The Group Helps Lobbyists Influence Public Officials. The Trump Hotel is Hosting its 2018 Gala.
The influential group ALEC brings together state-level Republican lawmakers and big-business lobbyists to draft legislation.
Secretary Carson Speaks at American Legislative Exchange Council Policy Summit. Photo Credit: U.S. Dept. of Housing and Urban Development.
The American Legislative Exchange Council, a controversial group that brings corporate lobbyists together with state legislators to formulate business- and Republican-friendly policies, will host its 45th anniversary gala at the Trump International Hotel next year.
The member-based group, known as ALEC, has much to celebrate. With a strategy of growing its ranks among state-level politicians to affect local change, ALEC has made strides on the national stage, too. Its alumni occupy several leading posts in the Trump administration, and the group boasts more than 80 former members among the Republican majority in Congress.
“This administration does have the potential to be an ALEC administration,” Lisa Nelson, chief executive of ALEC, said in a message to members after the inauguration. “It is full of the people and ideas we’ve advanced since 1973.”
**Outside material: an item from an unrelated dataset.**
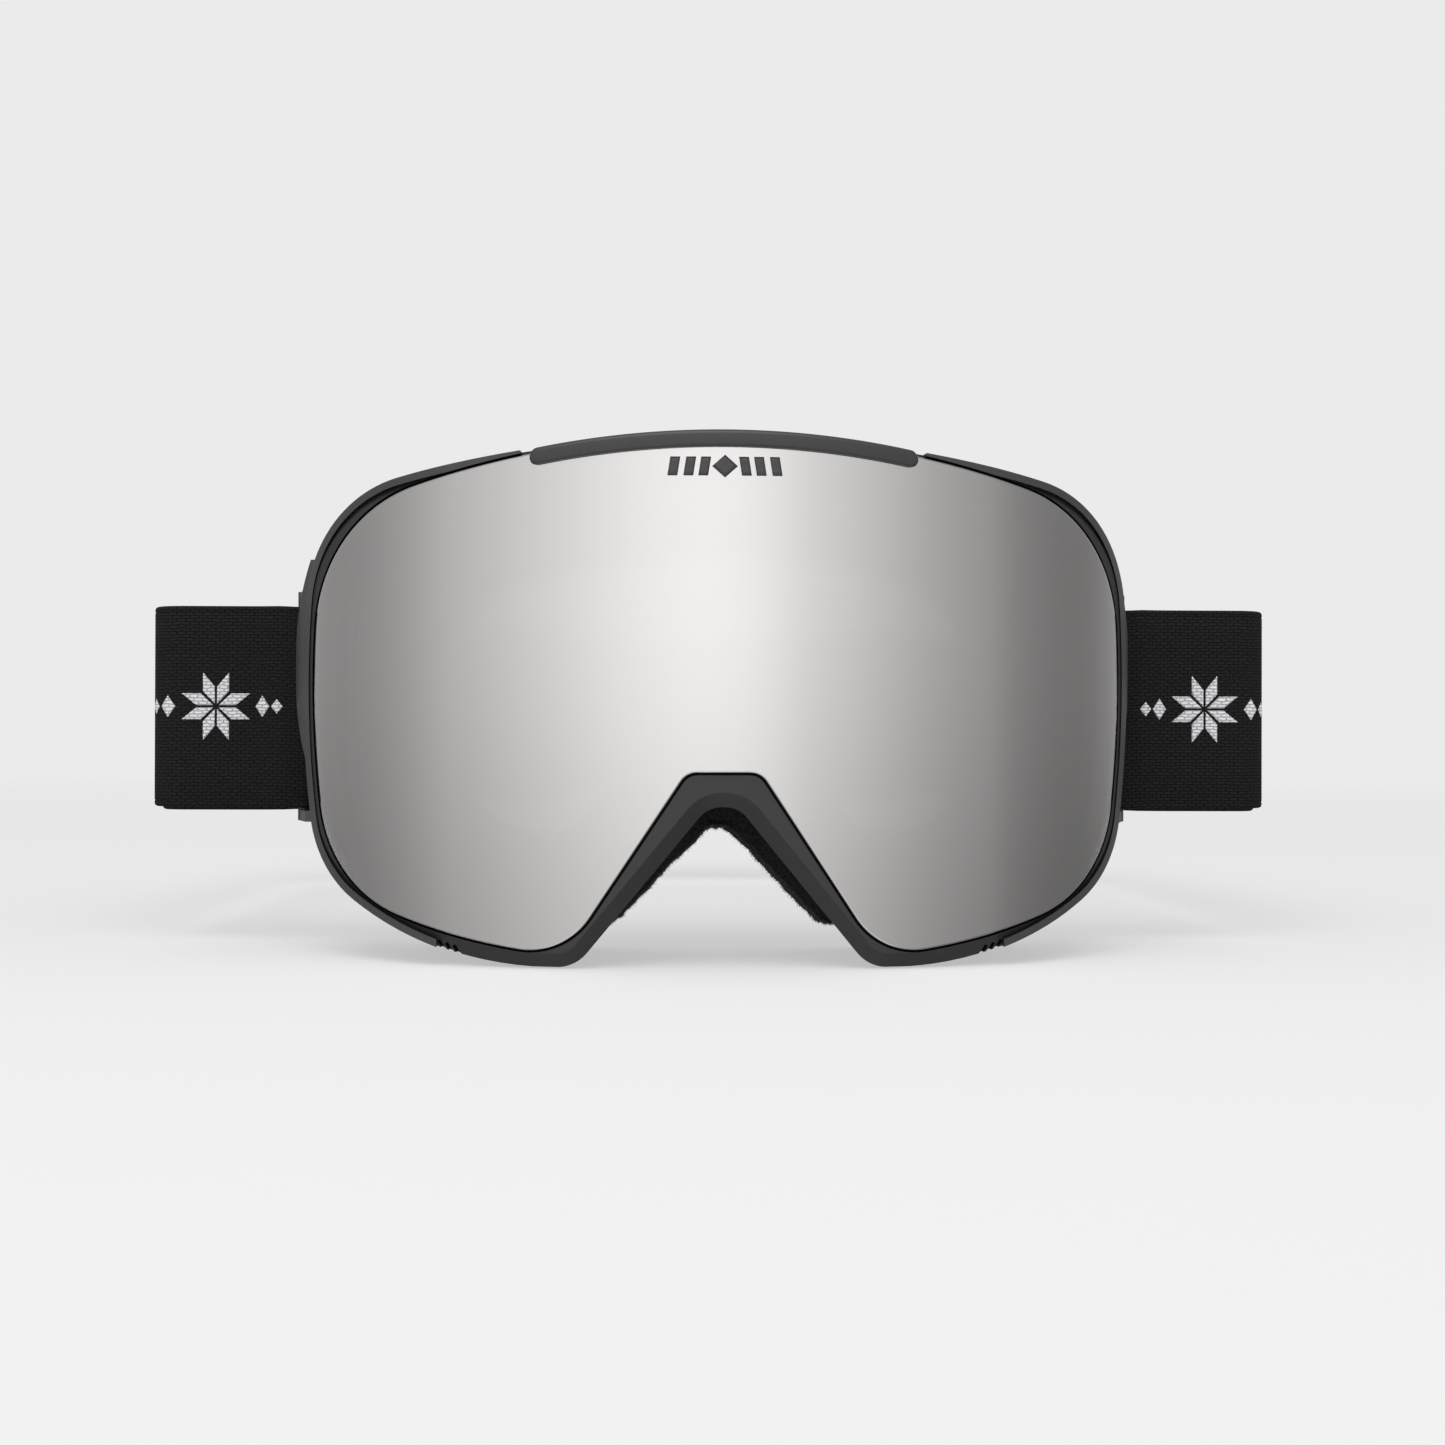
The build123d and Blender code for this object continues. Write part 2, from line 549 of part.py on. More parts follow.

ALEC acts as a talent pool for up-and-coming Republican officials. The group’s meetings serve as a hub for making introductions between state lawmakers and prospective donors, whose lobbyists then work with ALEC to ghostwrite bills that legislators take home and introduce as proposed laws.
For instance, fossil fuel companies, such as Koch Industries and Peabody Energy, worked through ALEC to develop state-based legislation opposing federal standards on clean air and climate change. In the past, private prison firms worked with the group to draft “three-strikes” legislation and other policies that increased incarceration rates. The National Rifle Association partnered with ALEC to author gun rights bills.
The decision by ALEC to bring its conference to the Trump International Hotel comes as an array of special-interest groups hoping to curry favor with President Donald Trump have selected properties owned by the president and his family as venues for their events.
As The Intercept first reported, a major coal and mining lobbying group recently selected the Trump International to host a meeting between senior industry executives and administration officials. Special-interest groups representing a number of other foreign and domestic clients have spent hundreds of thousands of dollars this year hosting lavish parties at the Trump International and other Trump family hotels and resorts.
ALEC recently requested that donors provide sponsorship of up to $100,000 to cover the expense of the conference next year.